Time unit conversion when writing to Parquet

  • Context: Before the upgrade to pyarrow 15.0.0, casting the time unit to us was necessary to avoid the pyarrow.lib.ArrowInvalid exception.
  • Problem: In pyarrow 15.0.0, this exception is no longer raised, and the time unit is preserved correctly.
  • Insight: Casting the time unit to us in the to_parquet() function is no longer necessary and can be removed. At the same time, casting to us in the to_parquet() function does not make sense since the time unit will be converted back to ns in the from_parquet() function.
  • Solution: Remove the casting of the time unit to us in the to_parquet() function.

Time unit conversion when reading from Parquet

  • Context: The pyarrow version prior to 15.0.0 did not correctly preserve the time unit information when reading data back from Parquet files.

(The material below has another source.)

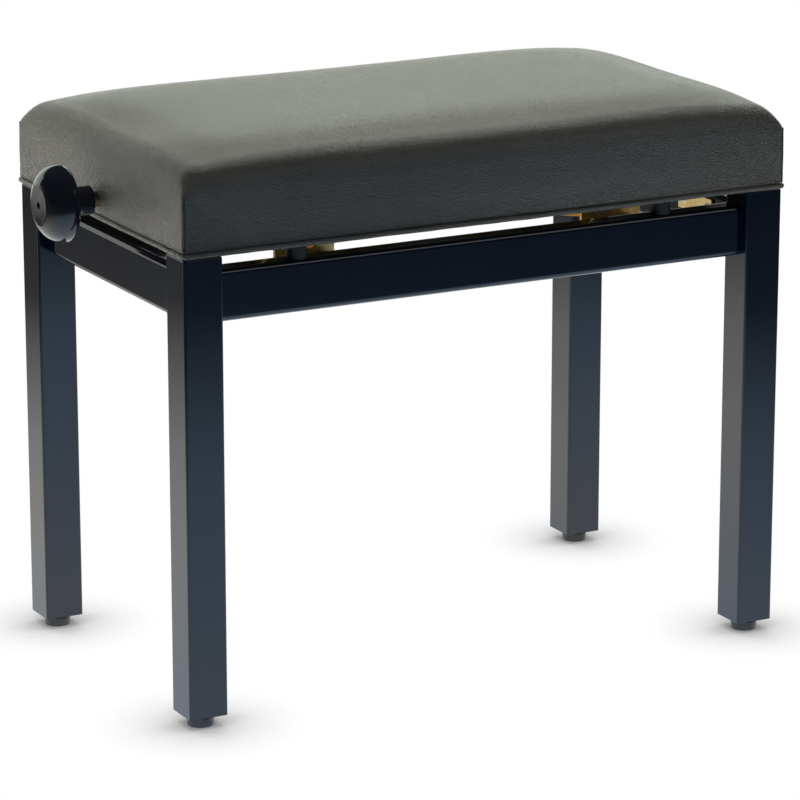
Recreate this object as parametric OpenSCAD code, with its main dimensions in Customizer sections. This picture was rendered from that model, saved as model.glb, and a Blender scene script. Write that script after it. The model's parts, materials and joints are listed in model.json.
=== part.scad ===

That's why casting the time unit to ns was necessary in the from_parquet() function.
  • Problem: Since the upgrade to pyarrow 15.0.0, casting the time unit to ns is no longer necessary, as the new version of pyarrow correctly preserves the time unit. See the Pyarrow issue for details: https://github.com/apache/arrow/issues/33321 When reading Parquet files with a time unit that is not in ['us', 'ns'], the pyarrow.lib.ArrowInvalid exception could be raised. This could occur when Pyarrow attempts to cast the time unit to a lower resolution. This behavior is tested in the test_parquet_files_with_mixed_time_units_2 test. In this case, the alphabetical order of the files is important. The data from the first file will be cast to the time unit of the rest of the files.
  • Insight: The general approach is to preserve the time unit information after reading data back from Parquet files. Currently, resolving this issue is challenging because Parquet data is mixed with data from CSV files, which convert the time unit to ns by default. Refer to CmampTask7331 for details. https://github.com/cryptokaizen/cmamp/issues/7331
  • Solution: Retain the casting of the time unit to ns in the from_parquet() function.